=== EXERCISE PROMPT ===
What lines of the data hold the string "shown"? Pull each one out.

=== RECORDS SUPPLIED ===
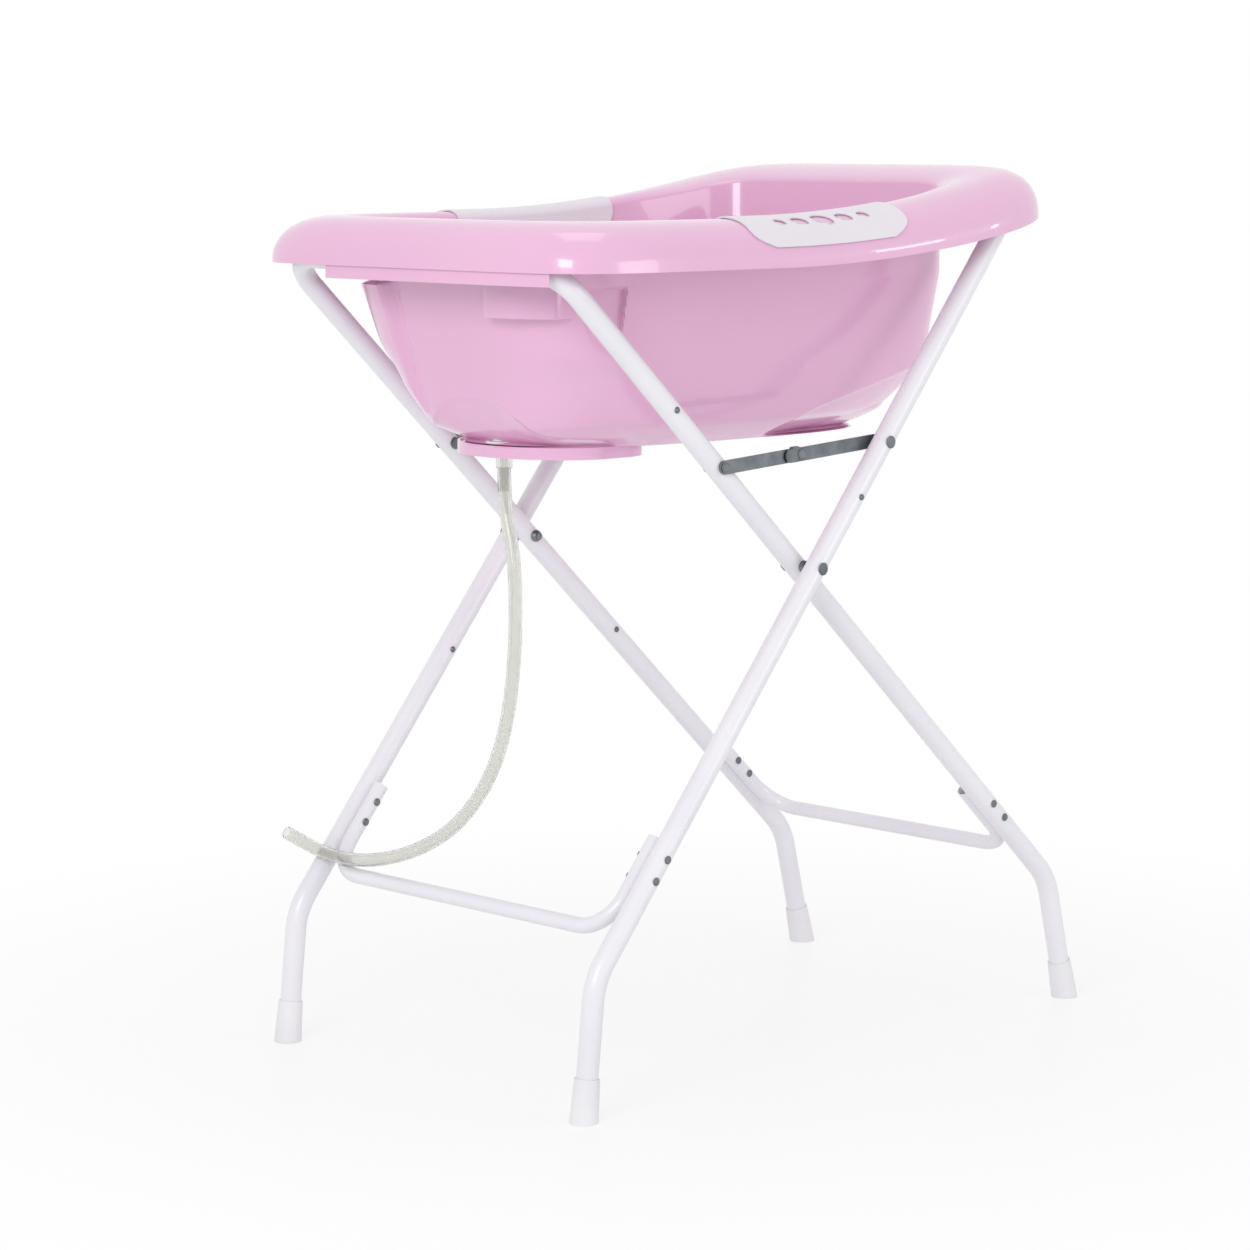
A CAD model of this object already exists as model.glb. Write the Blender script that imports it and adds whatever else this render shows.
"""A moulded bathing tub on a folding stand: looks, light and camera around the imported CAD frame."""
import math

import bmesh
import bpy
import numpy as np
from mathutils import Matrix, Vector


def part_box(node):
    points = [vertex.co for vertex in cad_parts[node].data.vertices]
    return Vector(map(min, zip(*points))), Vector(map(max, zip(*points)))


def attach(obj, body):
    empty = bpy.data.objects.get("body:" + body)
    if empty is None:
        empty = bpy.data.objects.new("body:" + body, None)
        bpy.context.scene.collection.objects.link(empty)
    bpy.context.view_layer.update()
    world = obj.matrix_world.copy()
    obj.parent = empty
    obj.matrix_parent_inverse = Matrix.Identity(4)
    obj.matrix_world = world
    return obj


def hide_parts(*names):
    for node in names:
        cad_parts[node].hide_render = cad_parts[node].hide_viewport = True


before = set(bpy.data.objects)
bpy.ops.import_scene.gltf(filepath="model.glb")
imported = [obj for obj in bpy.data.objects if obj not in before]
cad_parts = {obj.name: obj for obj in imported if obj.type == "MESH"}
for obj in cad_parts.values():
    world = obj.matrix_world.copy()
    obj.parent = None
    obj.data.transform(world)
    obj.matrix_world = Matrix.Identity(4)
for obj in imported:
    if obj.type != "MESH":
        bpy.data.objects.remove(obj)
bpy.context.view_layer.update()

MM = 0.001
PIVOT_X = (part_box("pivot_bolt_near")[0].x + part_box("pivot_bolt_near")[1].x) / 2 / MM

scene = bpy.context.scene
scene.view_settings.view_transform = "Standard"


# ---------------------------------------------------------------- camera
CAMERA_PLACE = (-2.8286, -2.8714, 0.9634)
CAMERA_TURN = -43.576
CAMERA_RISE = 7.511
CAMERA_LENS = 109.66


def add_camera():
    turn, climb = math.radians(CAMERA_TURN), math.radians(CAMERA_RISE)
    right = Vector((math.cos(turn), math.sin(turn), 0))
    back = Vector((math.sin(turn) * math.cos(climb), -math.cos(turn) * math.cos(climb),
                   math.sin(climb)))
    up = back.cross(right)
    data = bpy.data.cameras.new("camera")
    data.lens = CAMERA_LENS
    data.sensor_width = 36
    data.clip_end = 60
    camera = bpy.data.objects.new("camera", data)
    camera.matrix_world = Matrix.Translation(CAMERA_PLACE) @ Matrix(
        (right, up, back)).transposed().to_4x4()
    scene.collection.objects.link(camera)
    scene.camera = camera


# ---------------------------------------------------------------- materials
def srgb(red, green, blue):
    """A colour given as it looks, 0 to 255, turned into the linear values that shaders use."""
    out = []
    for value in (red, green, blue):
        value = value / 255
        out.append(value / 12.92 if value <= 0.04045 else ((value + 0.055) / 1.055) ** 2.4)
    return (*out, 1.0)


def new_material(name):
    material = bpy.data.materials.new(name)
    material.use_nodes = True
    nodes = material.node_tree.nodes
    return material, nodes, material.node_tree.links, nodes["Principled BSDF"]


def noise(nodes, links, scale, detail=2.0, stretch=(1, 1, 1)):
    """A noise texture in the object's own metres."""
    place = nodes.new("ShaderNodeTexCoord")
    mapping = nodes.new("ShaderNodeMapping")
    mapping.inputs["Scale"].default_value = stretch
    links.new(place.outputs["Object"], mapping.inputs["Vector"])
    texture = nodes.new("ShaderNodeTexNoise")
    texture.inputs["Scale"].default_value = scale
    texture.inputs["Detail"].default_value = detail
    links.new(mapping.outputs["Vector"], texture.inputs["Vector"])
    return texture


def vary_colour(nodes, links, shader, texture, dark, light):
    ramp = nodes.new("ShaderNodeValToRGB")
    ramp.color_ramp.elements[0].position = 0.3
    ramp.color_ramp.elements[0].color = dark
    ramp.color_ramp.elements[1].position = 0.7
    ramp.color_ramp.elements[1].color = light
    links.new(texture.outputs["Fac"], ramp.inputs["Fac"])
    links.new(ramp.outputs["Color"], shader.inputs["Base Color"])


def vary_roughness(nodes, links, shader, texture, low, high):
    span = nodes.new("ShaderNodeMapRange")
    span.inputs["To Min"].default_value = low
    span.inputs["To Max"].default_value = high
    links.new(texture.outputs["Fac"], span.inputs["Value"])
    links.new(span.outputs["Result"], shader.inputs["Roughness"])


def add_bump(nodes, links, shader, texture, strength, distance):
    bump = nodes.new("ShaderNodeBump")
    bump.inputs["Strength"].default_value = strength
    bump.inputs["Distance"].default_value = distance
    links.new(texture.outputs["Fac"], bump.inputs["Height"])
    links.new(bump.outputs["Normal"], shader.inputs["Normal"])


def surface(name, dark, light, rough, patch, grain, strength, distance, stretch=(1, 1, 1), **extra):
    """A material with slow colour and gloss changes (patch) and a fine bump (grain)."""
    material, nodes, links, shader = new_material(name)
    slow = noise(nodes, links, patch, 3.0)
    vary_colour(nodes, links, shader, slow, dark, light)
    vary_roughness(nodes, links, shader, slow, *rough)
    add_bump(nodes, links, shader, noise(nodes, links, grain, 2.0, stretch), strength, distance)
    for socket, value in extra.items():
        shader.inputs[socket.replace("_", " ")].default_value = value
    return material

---

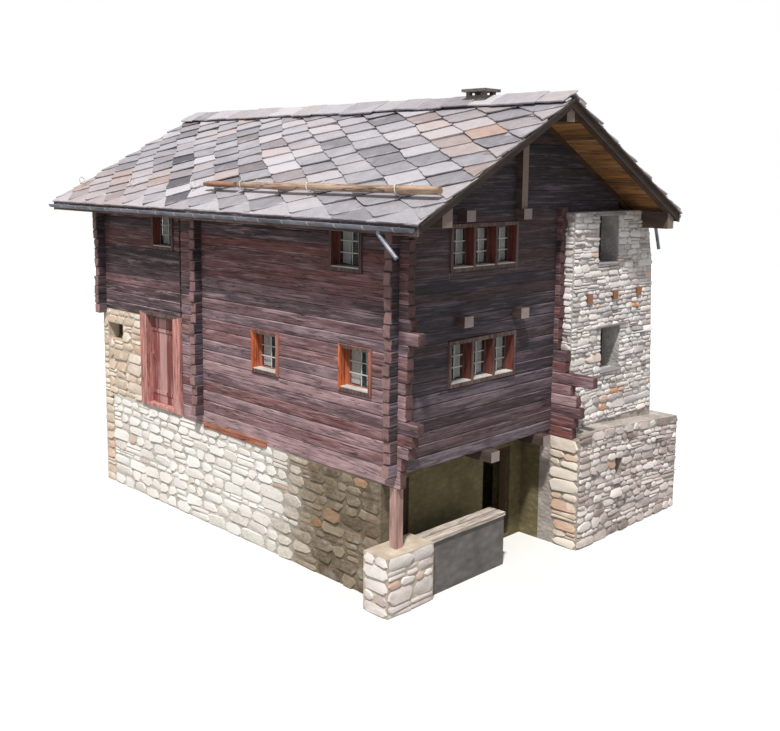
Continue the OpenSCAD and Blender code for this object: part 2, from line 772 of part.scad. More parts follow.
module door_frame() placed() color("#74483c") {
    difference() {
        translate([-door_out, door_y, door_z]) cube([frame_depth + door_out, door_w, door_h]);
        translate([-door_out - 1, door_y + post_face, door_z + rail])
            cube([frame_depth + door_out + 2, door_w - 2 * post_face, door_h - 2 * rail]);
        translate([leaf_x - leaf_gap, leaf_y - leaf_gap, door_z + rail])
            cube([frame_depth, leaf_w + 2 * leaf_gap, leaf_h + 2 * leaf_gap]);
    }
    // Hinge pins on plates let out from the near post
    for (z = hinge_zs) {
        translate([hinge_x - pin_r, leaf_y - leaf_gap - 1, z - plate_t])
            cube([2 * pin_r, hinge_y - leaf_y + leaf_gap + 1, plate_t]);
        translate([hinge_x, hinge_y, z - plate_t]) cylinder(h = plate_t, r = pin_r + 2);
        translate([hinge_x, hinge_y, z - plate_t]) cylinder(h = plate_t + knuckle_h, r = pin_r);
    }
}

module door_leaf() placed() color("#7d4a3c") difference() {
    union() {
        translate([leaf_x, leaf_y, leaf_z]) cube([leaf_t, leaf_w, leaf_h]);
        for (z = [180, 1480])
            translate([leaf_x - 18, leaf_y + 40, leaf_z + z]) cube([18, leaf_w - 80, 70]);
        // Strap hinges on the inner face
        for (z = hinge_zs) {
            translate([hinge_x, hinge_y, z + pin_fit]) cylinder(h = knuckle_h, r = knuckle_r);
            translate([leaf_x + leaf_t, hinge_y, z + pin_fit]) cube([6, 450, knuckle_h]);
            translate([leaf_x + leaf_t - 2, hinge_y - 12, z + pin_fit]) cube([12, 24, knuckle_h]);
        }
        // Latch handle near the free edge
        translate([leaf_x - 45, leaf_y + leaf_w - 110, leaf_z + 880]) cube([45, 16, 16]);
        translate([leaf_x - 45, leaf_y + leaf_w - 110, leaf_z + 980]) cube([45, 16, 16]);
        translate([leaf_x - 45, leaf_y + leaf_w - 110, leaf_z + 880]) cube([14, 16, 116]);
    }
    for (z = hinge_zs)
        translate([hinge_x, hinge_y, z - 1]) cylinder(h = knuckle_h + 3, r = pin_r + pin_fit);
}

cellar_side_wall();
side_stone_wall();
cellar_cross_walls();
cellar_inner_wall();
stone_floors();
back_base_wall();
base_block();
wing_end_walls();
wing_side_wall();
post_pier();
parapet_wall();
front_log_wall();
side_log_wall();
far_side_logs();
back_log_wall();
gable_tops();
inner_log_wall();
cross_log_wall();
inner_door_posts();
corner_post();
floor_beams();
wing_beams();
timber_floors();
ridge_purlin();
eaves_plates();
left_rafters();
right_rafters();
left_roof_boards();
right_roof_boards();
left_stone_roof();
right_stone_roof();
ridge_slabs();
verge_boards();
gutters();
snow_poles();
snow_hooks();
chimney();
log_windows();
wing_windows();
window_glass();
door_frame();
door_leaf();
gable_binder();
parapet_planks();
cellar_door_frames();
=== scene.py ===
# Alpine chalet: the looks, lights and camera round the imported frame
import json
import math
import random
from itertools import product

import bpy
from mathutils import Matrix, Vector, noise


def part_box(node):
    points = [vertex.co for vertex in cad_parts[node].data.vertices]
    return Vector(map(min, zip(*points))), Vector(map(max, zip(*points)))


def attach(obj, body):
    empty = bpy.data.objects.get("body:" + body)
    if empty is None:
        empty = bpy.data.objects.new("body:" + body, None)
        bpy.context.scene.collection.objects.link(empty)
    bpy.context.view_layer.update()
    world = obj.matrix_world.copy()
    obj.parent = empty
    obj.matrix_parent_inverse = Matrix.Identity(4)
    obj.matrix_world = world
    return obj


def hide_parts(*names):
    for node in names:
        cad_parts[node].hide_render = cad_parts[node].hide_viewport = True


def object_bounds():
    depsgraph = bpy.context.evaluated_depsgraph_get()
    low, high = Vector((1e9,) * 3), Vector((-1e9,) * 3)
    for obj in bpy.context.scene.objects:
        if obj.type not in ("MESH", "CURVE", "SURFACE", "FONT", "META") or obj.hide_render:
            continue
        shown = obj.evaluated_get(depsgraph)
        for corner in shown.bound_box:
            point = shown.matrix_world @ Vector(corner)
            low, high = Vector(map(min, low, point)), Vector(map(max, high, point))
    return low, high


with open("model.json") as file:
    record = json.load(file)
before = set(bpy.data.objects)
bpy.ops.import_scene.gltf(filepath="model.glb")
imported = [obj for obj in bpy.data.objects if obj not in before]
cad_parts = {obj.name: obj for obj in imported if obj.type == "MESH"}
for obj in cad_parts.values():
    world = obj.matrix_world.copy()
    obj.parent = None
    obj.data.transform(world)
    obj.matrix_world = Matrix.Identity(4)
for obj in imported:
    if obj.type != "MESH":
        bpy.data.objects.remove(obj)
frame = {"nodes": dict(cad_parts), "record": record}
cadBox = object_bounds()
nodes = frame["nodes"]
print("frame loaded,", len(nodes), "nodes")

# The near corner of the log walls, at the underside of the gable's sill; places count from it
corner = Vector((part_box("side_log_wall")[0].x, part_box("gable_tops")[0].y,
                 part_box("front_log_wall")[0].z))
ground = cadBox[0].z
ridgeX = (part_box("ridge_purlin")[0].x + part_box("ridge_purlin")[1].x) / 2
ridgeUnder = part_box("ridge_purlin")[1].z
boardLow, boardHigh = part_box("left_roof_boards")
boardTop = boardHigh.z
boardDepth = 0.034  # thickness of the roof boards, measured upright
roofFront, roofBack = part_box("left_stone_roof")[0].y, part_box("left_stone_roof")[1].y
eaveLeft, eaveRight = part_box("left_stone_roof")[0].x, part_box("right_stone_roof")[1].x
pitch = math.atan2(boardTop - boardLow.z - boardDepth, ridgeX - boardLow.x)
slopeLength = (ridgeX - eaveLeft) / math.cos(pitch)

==

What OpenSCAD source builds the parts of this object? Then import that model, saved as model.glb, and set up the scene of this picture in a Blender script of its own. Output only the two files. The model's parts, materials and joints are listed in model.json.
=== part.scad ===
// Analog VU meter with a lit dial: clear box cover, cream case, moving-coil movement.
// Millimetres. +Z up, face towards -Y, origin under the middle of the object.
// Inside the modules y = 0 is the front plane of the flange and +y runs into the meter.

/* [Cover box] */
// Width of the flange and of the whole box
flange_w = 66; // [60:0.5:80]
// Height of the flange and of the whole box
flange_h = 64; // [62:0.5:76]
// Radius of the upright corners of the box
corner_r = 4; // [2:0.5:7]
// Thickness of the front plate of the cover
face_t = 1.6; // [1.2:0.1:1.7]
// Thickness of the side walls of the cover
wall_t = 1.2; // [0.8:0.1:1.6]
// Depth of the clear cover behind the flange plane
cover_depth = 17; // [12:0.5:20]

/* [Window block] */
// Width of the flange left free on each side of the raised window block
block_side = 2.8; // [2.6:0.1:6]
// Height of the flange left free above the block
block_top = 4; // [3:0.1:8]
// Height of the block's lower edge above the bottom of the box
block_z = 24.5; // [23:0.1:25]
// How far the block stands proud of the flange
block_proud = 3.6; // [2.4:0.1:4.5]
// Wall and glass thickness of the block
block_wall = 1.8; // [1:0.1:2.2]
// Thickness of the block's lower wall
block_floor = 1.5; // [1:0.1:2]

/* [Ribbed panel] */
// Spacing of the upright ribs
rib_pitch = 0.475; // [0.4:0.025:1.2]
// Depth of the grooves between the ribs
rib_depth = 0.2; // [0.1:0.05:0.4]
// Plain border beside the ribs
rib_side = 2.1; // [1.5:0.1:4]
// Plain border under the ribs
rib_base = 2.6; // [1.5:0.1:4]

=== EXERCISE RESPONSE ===
        shown = obj.evaluated_get(depsgraph)
        for corner in shown.bound_box:
            point = shown.matrix_world @ Vector(corner)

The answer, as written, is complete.